Fortunately there's much better music blogs out there fighting the good fight ever after the latest nail in the coffin of quality music journalism in New ZealandOne of the best is Russell Brown's Friday Music, which comes out weekly on Russell Brown's Hard News blog on Public Address. He's passionate and thoughtful and has an enviable awareness of a variety of music. I wouldn't say the same about Simon Sweetman's Off The Tracks, a spin-off of his Stuff.co.nz musings at Blog On The Tracks, but his writing does seem to attract a lot of readers. Those worlds collided this past Friday's post when Brown outlined his objections to a flimsy Sweetman attempted takedown of Lorde's The Love Club EP. Here's a taster.
"Sweetman thinks of himself as an iconoclast, and, yeah, it takes some nerve to denounce barbecue reggae in a Wellington paper.
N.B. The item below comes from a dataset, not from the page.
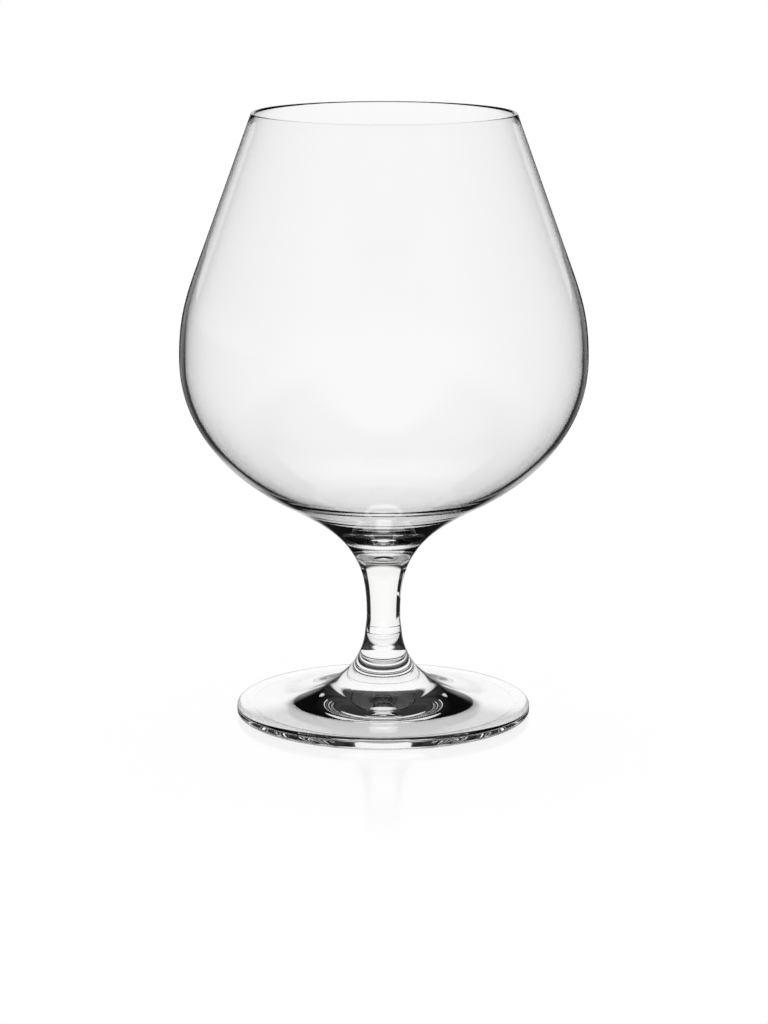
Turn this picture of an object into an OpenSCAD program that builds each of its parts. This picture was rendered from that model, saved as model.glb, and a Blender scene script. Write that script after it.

Someone had to. He can write well about the range of music he likes, and completely miss the point of anything outside that range. Too often, he seems to be merely seeking attention. But in this review, he writes like the troubled child he believes Ella Yelich-O'Connor to be. The one who needs to grow up isn't Lorde. I think it would be decent of him to apologise for parts of what he wrote."
Read the full post on Hard News for an excellently thought out rebuke to a rather thoughtless and insulting dismissal.

And while Lorde smartly ignores bad reviews (and finds others going in to bat for her...), elsewhere on the internet a local band is taking matters into their own hands. The Neo-Kalashnikovs took issue with reviews of their single Gorgeous Baby over at The Corner and took to the comments section to defend their honour. Context: the website has a panel of writers who offer their thoughts on local singles. While I can't say I always agree with them, more content focusing on local bands is a positive. And even if the reviews aren't always so, it opens up a dialogue. Anyway, check out the post and the comments here, and take a look at the video if you feel like making up your own mind or happen to be a really big Coronation Street fan.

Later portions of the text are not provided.